The only way to make sure they aren't is to pick a prime $p$ between $\dfrac{n}{2}$ and $n$. But, is there always such a prime?? If only we could guarantee that... oh wait, we know there is at least one thanks to Bertrand's postulate!

I'm not going to write the full correct proof down since it's almost exactly the same as the one above. We just need to add the condition that $p$ is between $\dfrac{n}{2}$ and $n$, justifying it's existence using the theorem, to guarantee that there will be no uncancelled $p$'s in the $p$-th term of the sum. To be completely rigorous, we would have consider the case where $n$ is odd and therefore $\dfrac{n}{2}$ is not an integer; just apply the theorem to $n+1$ instead.

This time the proof is ours, Shinji!

         There we have it, another number theory proof done! This problem doesn't include a hint per se, but not only is Bertrand's postulate vital to the proof I found, I'm not even sure if it's possible to find a solution without using it!

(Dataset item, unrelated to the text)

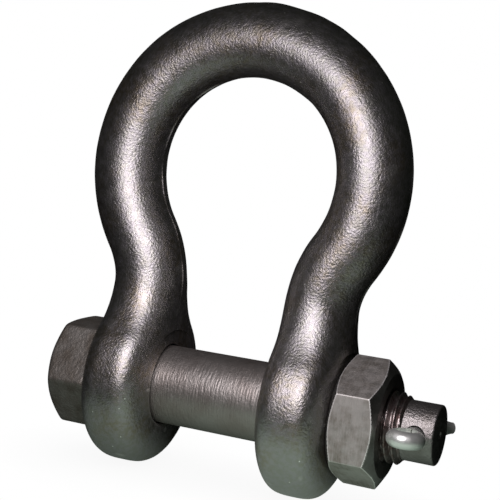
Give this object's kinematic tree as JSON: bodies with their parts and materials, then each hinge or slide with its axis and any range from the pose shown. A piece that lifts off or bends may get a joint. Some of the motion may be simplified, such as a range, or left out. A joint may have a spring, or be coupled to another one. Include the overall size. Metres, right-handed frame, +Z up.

The wording used by Terry doesn't seem to leave much wriggling space. Feel free to show me a proof if you happen to know/find one, or if you know a reason why it would be a necessary condition!

If you're just careful, you may notice the missing piece in the proof fairly early, but I think it's easy to let oneself get carried away with the mods and cancellations. This is one of the reasons why doing a couple of examples with numbers and looking at the consequences of your own statements is very useful when solving problems. That's it for now!